> [Task requirements]: Repeat the whole listing exactly as written.

> [Excerpted data]:
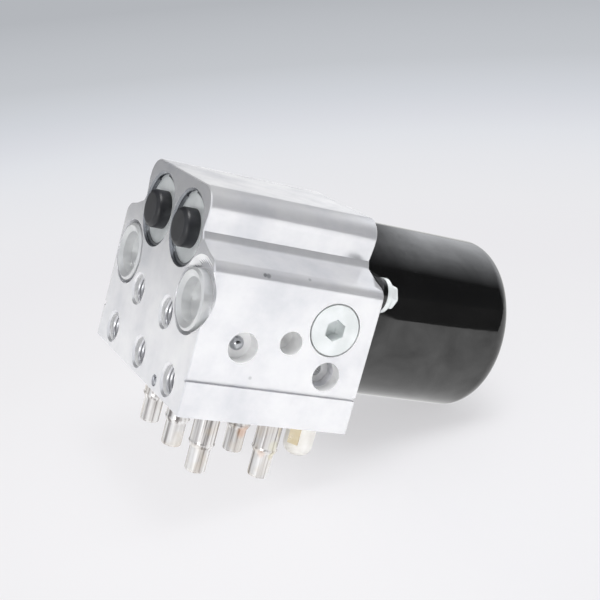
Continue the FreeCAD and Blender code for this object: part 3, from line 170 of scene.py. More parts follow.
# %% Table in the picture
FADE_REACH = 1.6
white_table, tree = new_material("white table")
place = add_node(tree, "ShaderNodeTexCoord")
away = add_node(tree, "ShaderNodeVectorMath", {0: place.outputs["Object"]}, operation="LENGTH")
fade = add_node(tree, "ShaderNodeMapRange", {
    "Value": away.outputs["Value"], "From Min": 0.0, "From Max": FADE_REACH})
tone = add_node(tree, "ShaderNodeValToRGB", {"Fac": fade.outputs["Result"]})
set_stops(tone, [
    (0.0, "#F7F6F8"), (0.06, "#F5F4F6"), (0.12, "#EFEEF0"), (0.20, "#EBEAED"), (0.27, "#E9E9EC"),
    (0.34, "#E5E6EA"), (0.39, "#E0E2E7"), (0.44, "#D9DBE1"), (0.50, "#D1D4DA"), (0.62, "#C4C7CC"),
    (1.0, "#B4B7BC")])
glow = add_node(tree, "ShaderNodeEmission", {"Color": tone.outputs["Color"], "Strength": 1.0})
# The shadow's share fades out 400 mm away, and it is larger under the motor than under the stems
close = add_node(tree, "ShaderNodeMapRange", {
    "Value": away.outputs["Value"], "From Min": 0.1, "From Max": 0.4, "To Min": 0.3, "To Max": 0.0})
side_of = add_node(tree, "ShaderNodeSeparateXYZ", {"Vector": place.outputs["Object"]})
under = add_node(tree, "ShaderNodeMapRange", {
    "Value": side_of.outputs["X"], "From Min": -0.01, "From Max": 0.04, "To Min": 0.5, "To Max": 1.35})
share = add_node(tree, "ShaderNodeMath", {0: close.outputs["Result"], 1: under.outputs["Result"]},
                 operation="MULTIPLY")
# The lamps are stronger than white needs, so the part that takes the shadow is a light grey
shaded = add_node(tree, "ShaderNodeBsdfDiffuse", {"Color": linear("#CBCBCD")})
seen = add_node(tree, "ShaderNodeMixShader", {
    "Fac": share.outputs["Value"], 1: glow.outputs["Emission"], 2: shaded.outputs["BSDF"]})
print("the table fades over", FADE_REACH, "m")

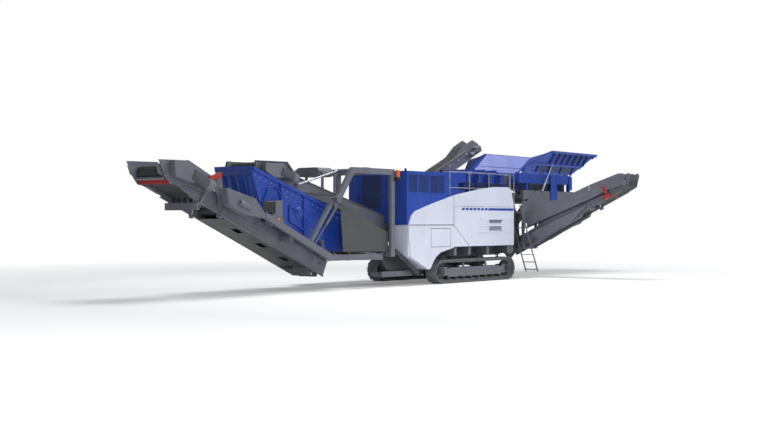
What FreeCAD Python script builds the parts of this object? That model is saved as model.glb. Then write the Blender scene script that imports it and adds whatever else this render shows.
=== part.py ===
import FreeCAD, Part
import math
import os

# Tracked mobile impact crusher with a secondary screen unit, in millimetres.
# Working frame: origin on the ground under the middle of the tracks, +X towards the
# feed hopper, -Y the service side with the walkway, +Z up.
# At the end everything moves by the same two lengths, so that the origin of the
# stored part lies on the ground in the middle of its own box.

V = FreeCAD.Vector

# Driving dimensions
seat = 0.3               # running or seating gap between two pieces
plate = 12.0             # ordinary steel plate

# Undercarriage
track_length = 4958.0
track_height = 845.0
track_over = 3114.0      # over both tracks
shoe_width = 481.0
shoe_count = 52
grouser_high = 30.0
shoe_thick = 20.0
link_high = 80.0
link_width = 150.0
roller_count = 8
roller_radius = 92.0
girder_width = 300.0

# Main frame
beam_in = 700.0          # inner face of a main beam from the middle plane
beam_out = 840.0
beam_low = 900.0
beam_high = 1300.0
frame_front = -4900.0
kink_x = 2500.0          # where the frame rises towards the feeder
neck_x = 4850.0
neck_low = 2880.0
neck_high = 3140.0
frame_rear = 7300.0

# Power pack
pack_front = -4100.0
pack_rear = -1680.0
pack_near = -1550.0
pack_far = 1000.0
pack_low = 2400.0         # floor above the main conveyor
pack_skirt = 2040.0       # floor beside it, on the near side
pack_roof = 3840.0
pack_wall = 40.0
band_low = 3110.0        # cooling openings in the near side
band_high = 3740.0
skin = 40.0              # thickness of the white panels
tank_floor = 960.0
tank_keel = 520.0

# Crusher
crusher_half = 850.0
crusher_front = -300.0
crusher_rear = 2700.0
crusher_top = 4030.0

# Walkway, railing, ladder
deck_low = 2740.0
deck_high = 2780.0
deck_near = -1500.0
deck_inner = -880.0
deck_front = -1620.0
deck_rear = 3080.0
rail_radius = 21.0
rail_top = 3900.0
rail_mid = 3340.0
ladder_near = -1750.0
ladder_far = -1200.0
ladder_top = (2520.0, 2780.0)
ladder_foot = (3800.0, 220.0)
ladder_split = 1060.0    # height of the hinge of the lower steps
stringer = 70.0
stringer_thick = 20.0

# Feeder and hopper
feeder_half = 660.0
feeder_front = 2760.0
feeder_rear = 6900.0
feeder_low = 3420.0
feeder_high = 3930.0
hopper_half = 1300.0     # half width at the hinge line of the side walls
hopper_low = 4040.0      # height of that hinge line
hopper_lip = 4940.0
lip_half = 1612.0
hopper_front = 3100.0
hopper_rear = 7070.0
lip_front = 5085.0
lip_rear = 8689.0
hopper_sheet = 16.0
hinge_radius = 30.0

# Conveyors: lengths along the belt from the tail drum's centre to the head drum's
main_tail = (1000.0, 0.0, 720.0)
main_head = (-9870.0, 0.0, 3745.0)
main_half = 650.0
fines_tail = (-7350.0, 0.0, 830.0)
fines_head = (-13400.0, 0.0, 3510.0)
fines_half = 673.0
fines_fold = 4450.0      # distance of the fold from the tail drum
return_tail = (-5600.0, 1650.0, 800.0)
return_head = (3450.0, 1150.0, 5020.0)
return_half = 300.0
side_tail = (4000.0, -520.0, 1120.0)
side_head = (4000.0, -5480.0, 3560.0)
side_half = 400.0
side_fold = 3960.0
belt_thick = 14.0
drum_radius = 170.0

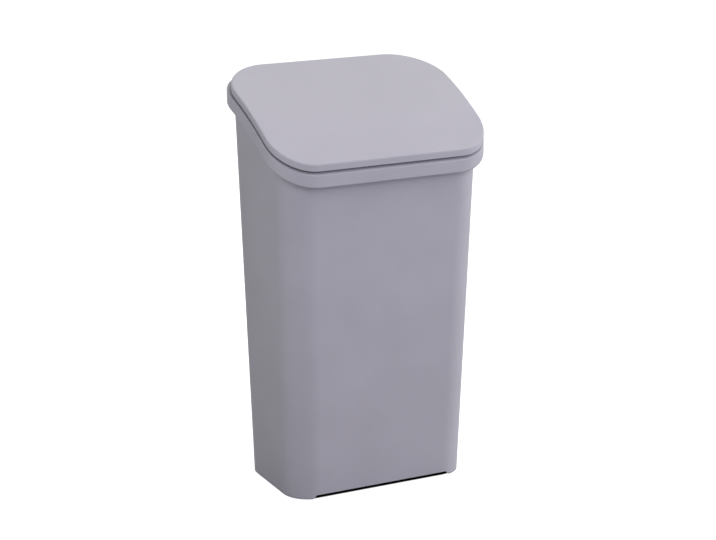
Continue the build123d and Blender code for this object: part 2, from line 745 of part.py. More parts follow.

> [Finished answer]:
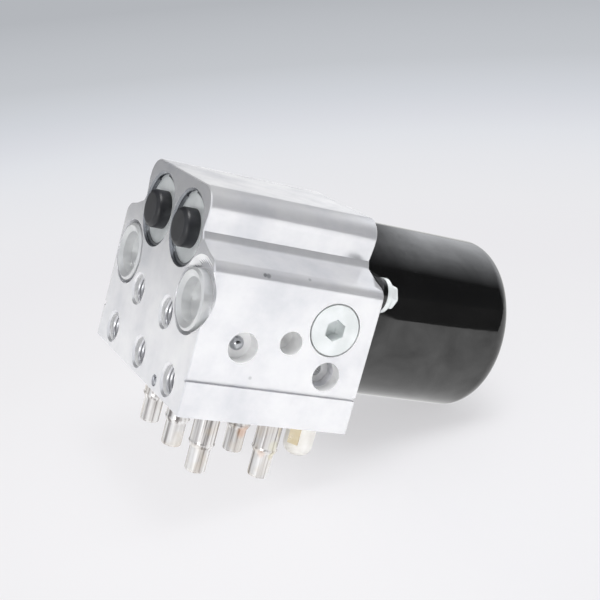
Continue the FreeCAD and Blender code for this object: part 3, from line 170 of scene.py. More parts follow.
# %% Table in the picture
FADE_REACH = 1.6
white_table, tree = new_material("white table")
place = add_node(tree, "ShaderNodeTexCoord")
away = add_node(tree, "ShaderNodeVectorMath", {0: place.outputs["Object"]}, operation="LENGTH")
fade = add_node(tree, "ShaderNodeMapRange", {
    "Value": away.outputs["Value"], "From Min": 0.0, "From Max": FADE_REACH})
tone = add_node(tree, "ShaderNodeValToRGB", {"Fac": fade.outputs["Result"]})
set_stops(tone, [
    (0.0, "#F7F6F8"), (0.06, "#F5F4F6"), (0.12, "#EFEEF0"), (0.20, "#EBEAED"), (0.27, "#E9E9EC"),
    (0.34, "#E5E6EA"), (0.39, "#E0E2E7"), (0.44, "#D9DBE1"), (0.50, "#D1D4DA"), (0.62, "#C4C7CC"),
    (1.0, "#B4B7BC")])
glow = add_node(tree, "ShaderNodeEmission", {"Color": tone.outputs["Color"], "Strength": 1.0})
# The shadow's share fades out 400 mm away, and it is larger under the motor than under the stems
close = add_node(tree, "ShaderNodeMapRange", {
    "Value": away.outputs["Value"], "From Min": 0.1, "From Max": 0.4, "To Min": 0.3, "To Max": 0.0})
side_of = add_node(tree, "ShaderNodeSeparateXYZ", {"Vector": place.outputs["Object"]})
under = add_node(tree, "ShaderNodeMapRange", {
    "Value": side_of.outputs["X"], "From Min": -0.01, "From Max": 0.04, "To Min": 0.5, "To Max": 1.35})
share = add_node(tree, "ShaderNodeMath", {0: close.outputs["Result"], 1: under.outputs["Result"]},
                 operation="MULTIPLY")
# The lamps are stronger than white needs, so the part that takes the shadow is a light grey
shaded = add_node(tree, "ShaderNodeBsdfDiffuse", {"Color": linear("#CBCBCD")})
seen = add_node(tree, "ShaderNodeMixShader", {
    "Fac": share.outputs["Value"], 1: glow.outputs["Emission"], 2: shaded.outputs["BSDF"]})
print("the table fades over", FADE_REACH, "m")

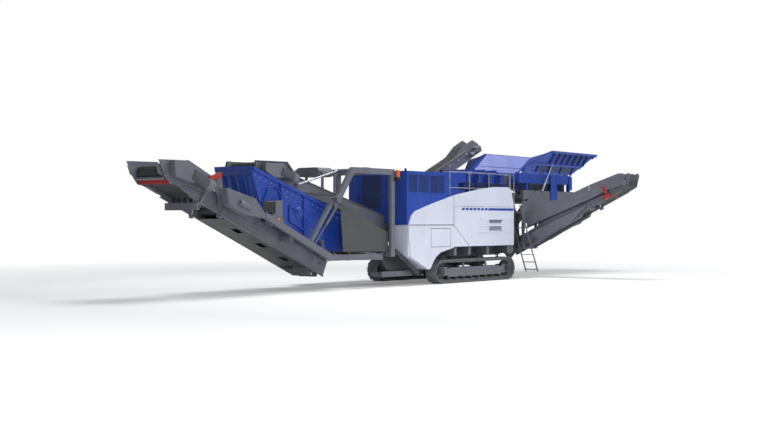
What FreeCAD Python script builds the parts of this object? That model is saved as model.glb. Then write the Blender scene script that imports it and adds whatever else this render shows.
=== part.py ===
import FreeCAD, Part
import math
import os

# Tracked mobile impact crusher with a secondary screen unit, in millimetres.
# Working frame: origin on the ground under the middle of the tracks, +X towards the
# feed hopper, -Y the service side with the walkway, +Z up.
# At the end everything moves by the same two lengths, so that the origin of the
# stored part lies on the ground in the middle of its own box.

V = FreeCAD.Vector

# Driving dimensions
seat = 0.3               # running or seating gap between two pieces
plate = 12.0             # ordinary steel plate

# Undercarriage
track_length = 4958.0
track_height = 845.0
track_over = 3114.0      # over both tracks
shoe_width = 481.0
shoe_count = 52
grouser_high = 30.0
shoe_thick = 20.0
link_high = 80.0
link_width = 150.0
roller_count = 8
roller_radius = 92.0
girder_width = 300.0

# Main frame
beam_in = 700.0          # inner face of a main beam from the middle plane
beam_out = 840.0
beam_low = 900.0
beam_high = 1300.0
frame_front = -4900.0
kink_x = 2500.0          # where the frame rises towards the feeder
neck_x = 4850.0
neck_low = 2880.0
neck_high = 3140.0
frame_rear = 7300.0

# Power pack
pack_front = -4100.0
pack_rear = -1680.0
pack_near = -1550.0
pack_far = 1000.0
pack_low = 2400.0         # floor above the main conveyor
pack_skirt = 2040.0       # floor beside it, on the near side
pack_roof = 3840.0
pack_wall = 40.0
band_low = 3110.0        # cooling openings in the near side
band_high = 3740.0
skin = 40.0              # thickness of the white panels
tank_floor = 960.0
tank_keel = 520.0

# Crusher
crusher_half = 850.0
crusher_front = -300.0
crusher_rear = 2700.0
crusher_top = 4030.0

# Walkway, railing, ladder
deck_low = 2740.0
deck_high = 2780.0
deck_near = -1500.0
deck_inner = -880.0
deck_front = -1620.0
deck_rear = 3080.0
rail_radius = 21.0
rail_top = 3900.0
rail_mid = 3340.0
ladder_near = -1750.0
ladder_far = -1200.0
ladder_top = (2520.0, 2780.0)
ladder_foot = (3800.0, 220.0)
ladder_split = 1060.0    # height of the hinge of the lower steps
stringer = 70.0
stringer_thick = 20.0

# Feeder and hopper
feeder_half = 660.0
feeder_front = 2760.0
feeder_rear = 6900.0
feeder_low = 3420.0
feeder_high = 3930.0
hopper_half = 1300.0     # half width at the hinge line of the side walls
hopper_low = 4040.0      # height of that hinge line
hopper_lip = 4940.0
lip_half = 1612.0
hopper_front = 3100.0
hopper_rear = 7070.0
lip_front = 5085.0
lip_rear = 8689.0
hopper_sheet = 16.0
hinge_radius = 30.0

# Conveyors: lengths along the belt from the tail drum's centre to the head drum's
main_tail = (1000.0, 0.0, 720.0)
main_head = (-9870.0, 0.0, 3745.0)
main_half = 650.0
fines_tail = (-7350.0, 0.0, 830.0)
fines_head = (-13400.0, 0.0, 3510.0)
fines_half = 673.0
fines_fold = 4450.0      # distance of the fold from the tail drum
return_tail = (-5600.0, 1650.0, 800.0)
return_head = (3450.0, 1150.0, 5020.0)
return_half = 300.0
side_tail = (4000.0, -520.0, 1120.0)
side_head = (4000.0, -5480.0, 3560.0)
side_half = 400.0
side_fold = 3960.0
belt_thick = 14.0
drum_radius = 170.0

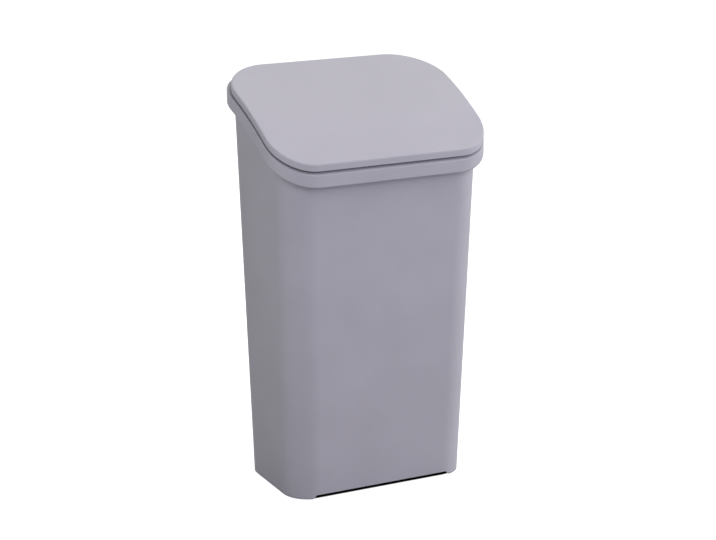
Continue the build123d and Blender code for this object: part 2, from line 745 of part.py. More parts follow.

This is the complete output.